The study identified pleiotropy QTSs/loci for multiple traits, on Chromosome 1A: 588,006,280 for ICTs of TGW and HI; Chromosome 2B: 34,083,794–34,083,886 for ICTs of YD, GH and HI; chromosome 5D: 437,358,882–437,358,910 for ICTs of GH and HI and other close associations for yield and yield-components (Fig. 3). Given that yield is the net outcome of yield components (Calderini et al. 1995), the pleiotropy evident in this study was more often associated with YD, GH and HI. The gene overlap within the reported pleiotropic range has a major genetic effect for expressing tolerance to sodic-dispersive soils. The candidate gene TraesCS2B02G067500 identified for traits—YD, GH and HI on chromosome 2B encodes for dirigent proteins, predominantly expressed in stems (Li et al. 2017), having roles in biosynthesis of lignin-like molecules, defence responses, secondary metabolism, and fibre synthesis. Many dirigent genes are inducible by abiotic and biotic stress factors (Wu et al. 2009), however, the role of dirigent proteins in metal ion exclusion is unknown.

Conclusion

This is the first report on GWAS for tolerance on sodic-dispersive soils in wheat. The study reported that sodic-dispersive tolerance in wheat is a complex trait governed by many genes at various developmental stages. The study identified potential genomic regions, haplotypes, pleiotropic SNPs, overlapping genes and transcription factors governing yield and yield-components. The homozygous/biallelic SNPs (YD1, YD7, PM1, PM3, and PM7) with greater additive effects explaining large phenotypic variance (PVE% > 10) were identified which may contribute significantly to the yield and wheat establishments on sodic-dispersive soils. The in silico gene expression analyses revealed that genes are highly expressed during germination, stem elongation, anthesis, and grain development and are involved in metal ion exclusion, photosynthesis, and transcription regulation. The pleiotropic SNPs, haplotypes, transcription factors and overlapping genes identified in the present study provide new potential targets for genetic improvement of wheat on sodic-dispersive soils.
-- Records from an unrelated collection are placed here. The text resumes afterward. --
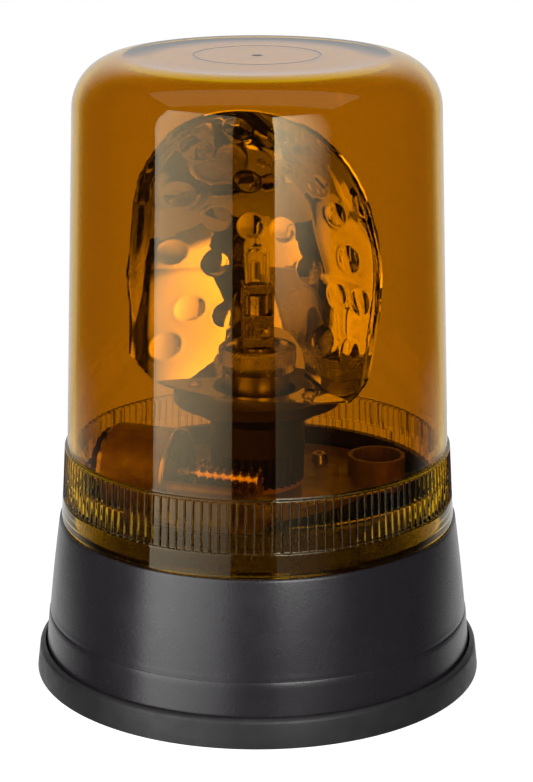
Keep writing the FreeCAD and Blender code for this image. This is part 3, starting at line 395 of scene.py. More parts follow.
def grain_group() -> bpy.types.NodeTree:
    """Return the group that gives the height of a moulded, cast or turned grain.

    Its stretch inputs shrink the pattern along an axis, so that a large one gives fine lines across it.
    """
    if "grain" in bpy.data.node_groups:
        return bpy.data.node_groups["grain"]
    canvas, given, result = shader_group(
        "grain", {"Scale": 900.0, "Along X": 1.0, "Along Y": 1.0, "Along Z": 1.0, "Pits": 0.3}, ("Height",))
    place = canvas.add("ShaderNodeTexCoord")
    stretch = canvas.add("ShaderNodeCombineXYZ")
    laid = canvas.add("ShaderNodeVectorMath", operation="MULTIPLY")
    fine = canvas.add("ShaderNodeTexNoise", {"Detail": 3.0, "Roughness": 0.55})
    pits = canvas.add("ShaderNodeTexVoronoi", {"Randomness": 1.0})
    weighed = canvas.add("ShaderNodeMath", operation="MULTIPLY")
    both = canvas.add("ShaderNodeMath", operation="ADD")
    for axis in "XYZ":
        canvas.wire((given, f"Along {axis}", stretch, axis))
    canvas.wire((place, "Object", laid, 0), (stretch, "Vector", laid, 1))
    for texture in (fine, pits):
        canvas.wire((laid, "Vector", texture, "Vector"), (given, "Scale", texture, "Scale"))
    canvas.wire((pits, "Distance", weighed, 0), (given, "Pits", weighed, 1), (fine, "Fac", both, 0),
                (weighed, "Value", both, 1), (both, "Value", result, "Height"))
    return canvas.tree


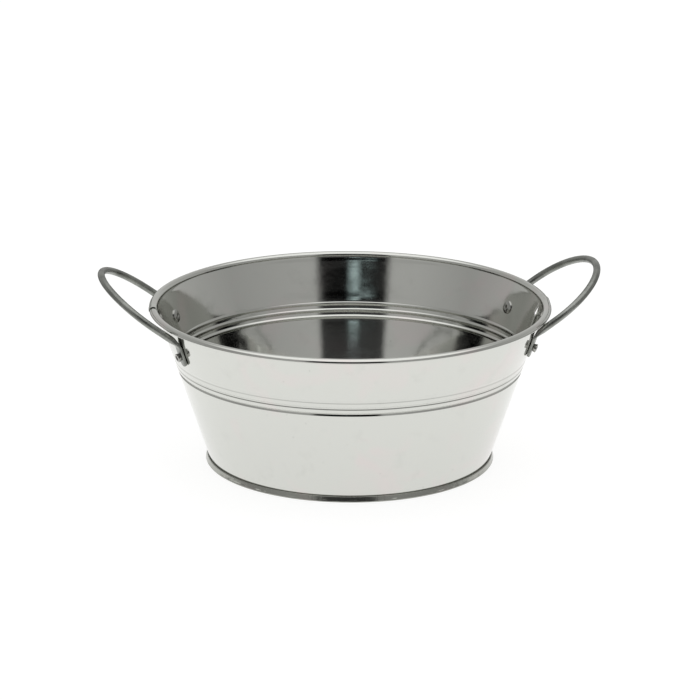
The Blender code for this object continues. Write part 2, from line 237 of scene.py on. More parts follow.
def makeFloor():
    # lit white table, wide enough to fill the view; its glow falls off with distance for all but the camera
    half = studio["floorSize"] / 2
    corners = np.array([[-half, -half, 0], [half, -half, 0], [half, half, 0], [-half, half, 0]])
    corners[:, 2] = cadLow.z
    material = bpy.data.materials.new("opal acrylic table")
    material.use_nodes = True
    shader = material.node_tree.nodes["Principled BSDF"]
    shader.inputs["Base Color"].default_value = linear(studio["floorColour"])
    shader.inputs["Roughness"].default_value = studio["floorRoughness"]
    shader.inputs["Specular IOR Level"].default_value = studio["floorSpecular"]
    shader.inputs["Emission Color"].default_value = (1.0, 1.0, 1.0, 1.0)
    tree = material.node_tree
    place = addNode(tree, "TexCoord")
    away = addNode(tree, "VectorMath", links={0: place.outputs["Object"]}, operation="LENGTH")
    glow = addNode(tree, "MapRange", {"From Min": studio["floorLit"], "From Max": studio["floorDim"],
                                      "To Min": studio["floorGlow"], "To Max": studio["floorFar"]},
                   {"Value": away.outputs["Value"]}, interpolation_type="SMOOTHSTEP")
    path = addNode(tree, "LightPath")
    shown = addNode(tree, "Mix", {"B": studio["floorGlow"]},
                    {"Factor": path.outputs["Is Camera Ray"], "A": glow.outputs["Result"]}, data_type="FLOAT")
    tree.links.new(shown.outputs["Result"], shader.inputs["Emission Strength"])
    mesh = bpy.data.meshes.new("floor")
    mesh.from_pydata(corners.tolist(), [], [(0, 1, 2, 3)])
    mesh.materials.append(material)
    floor = bpy.data.objects.new("floor", mesh)
    bpy.context.scene.collection.objects.link(floor)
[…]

In most crop genomes, the exome corresponds to only 1–2% of the entire genome. The gene-associated t-GBS platform had SNPs tagging key trait loci in A, B and D genomes of wheat. The array served as an invaluable resource for inferring significant and pleiotropic QTSs, transcription factors, homozygous/biallelic SNPs with significant additive effects contributing to the trait expression, overlapping genes with expression status at various wheat developmental stages, and haplotype diversity in a globally diverse wheat germplasm. The common and distinct haplotype detected for several agronomic trait expression could simplify study of the genetic basis of complex tolerance expression to sodic-dispersive soils. It can be noted that most of the candidate genes identified for yield and yield-components have higher expressions during germination and early growth stages and these SNPs can be deployed in crop improvement programs. The significant homozygous biallelic codominant markers reported in the present study can be potentially converted to KASP markers for high throughput marker-assisted selection, reducing time, cost, and error rates. Alternatively, CRISPR base-editing tool can be used to bring about favourable allele editing, improving the tolerance and yield potential on sodic-dispersive soils.